Любопытно, что когда поэты смелее использовали ритмические возможности народного тактовика – не замыкались в пределах одной ритмической вариации, а играли их совмещением, – то потребность в дактилических окончаниях отпадала: их нет ни в сумароковском «Хоре к превратному свету», ни в востоковских переводах сербских песен, ни в пушкинских «Песнях западных славян». Экзотический ритм делал ненужными экзотические окончания.
Из всех этих размеров нас сейчас займет только один – заведомо самый употребительный и уже привлекавший внимание исследователей[35]35
Астахова А. Из истории и ритмики хорея // Поэтика. Временник отдела словесных искусств ГИИИ. Л., 1926. Вып. I. С. 54–66.; ср.: Brik O. M. Two Essays on Poetic Language. Ann Arbor, 1964. (Michigan Slavic Materials, 5). P. 79.
[Закрыть]. Это 4-ст. хорей с дактилическим окончанием.
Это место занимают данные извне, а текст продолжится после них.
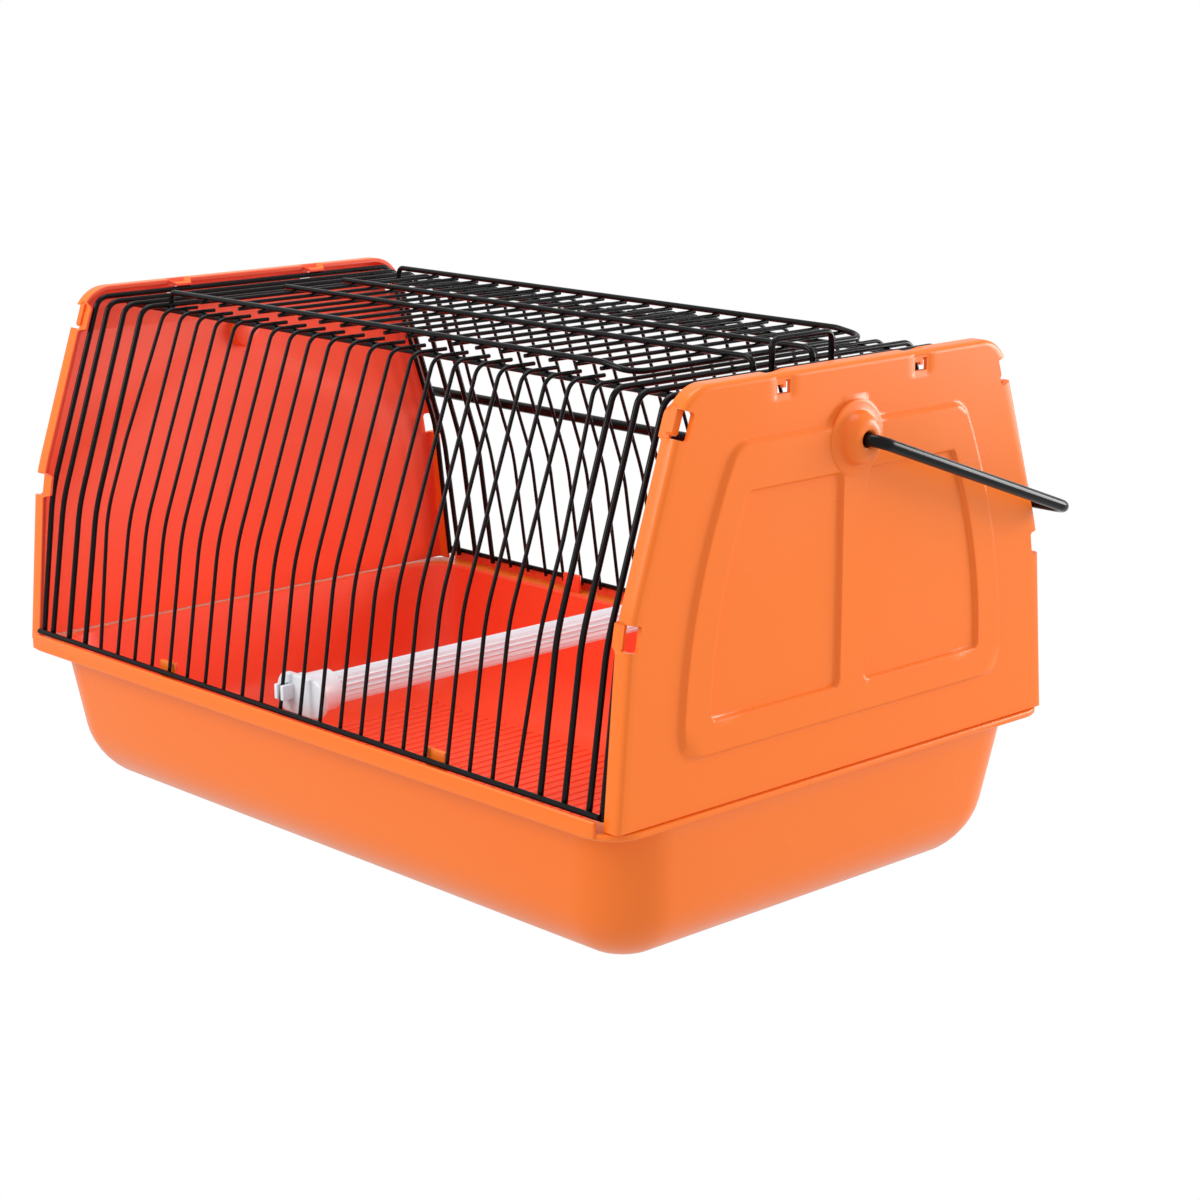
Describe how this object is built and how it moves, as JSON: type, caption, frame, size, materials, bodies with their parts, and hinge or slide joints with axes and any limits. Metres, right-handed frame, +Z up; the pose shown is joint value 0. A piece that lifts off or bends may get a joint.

Как стилизация народной песни он появляется уже в чулковском сборнике, причем в текстах заведомо не фольклорного, а авторского происхождения (например, III, 69, написанная правильными восьмистишиями:
Ты бессчастный добрый молодец,
Бесталанная головушка,
Со малых ты лет в несчастьи взрос,
Со младых дней горе мыкати… —
или солдатские песни, сочинявшиеся, конечно, не солдатами, а для солдат, – III, 74 «К удивленью тута егери, Не довольствуяся всем этим, Они брали с собой две пушки, Чрез глубокий ров тащили их…»). В лирической поэзии традиция его не прерывается от песенников XVIII века до Дельвига, Кольцова, Никитина, Клюева. В эпической из него явился «Илья Муромец» Карамзина (1795, с примечанием: «…В рассуждении меры скажу, что она совершенно русская. Почти все наши старинные песни сочинены такими стихами»):
…Ах! не все нам горькой истиной
Мучить томные сердца свои!
Ах! не все нам реки слезные
Лить о бедствиях существенных…
«Илья» породил волну подражаний («Бахарияна» Хераскова, «Певислад и Зора» Востокова, «Бова» молодого Пушкина и т. п.), конец которой положила лишь «Руслан и Людмила» Пушкина.
Делались в этом размере и попытки расширения круга тем: еще Николев использовал этот стих в духовной оде «Плач Филофеи на развалинах аллегорического храма совести» (12-стишиями), Гнедич написал так «Последнюю песнь Оссиана» (1804, с примечанием: «Мне и многим кажется, что к песням Оссиана никакая гармония стихов так не подходит, как гармония стихов русских»), Д. Давыдов – «Подражание Горацию» (1809), Батюшков – переложение Грессе («К Филисе», ок. 1805: «…Тут Вольтер лежит на Библии, Календарь на философии…»).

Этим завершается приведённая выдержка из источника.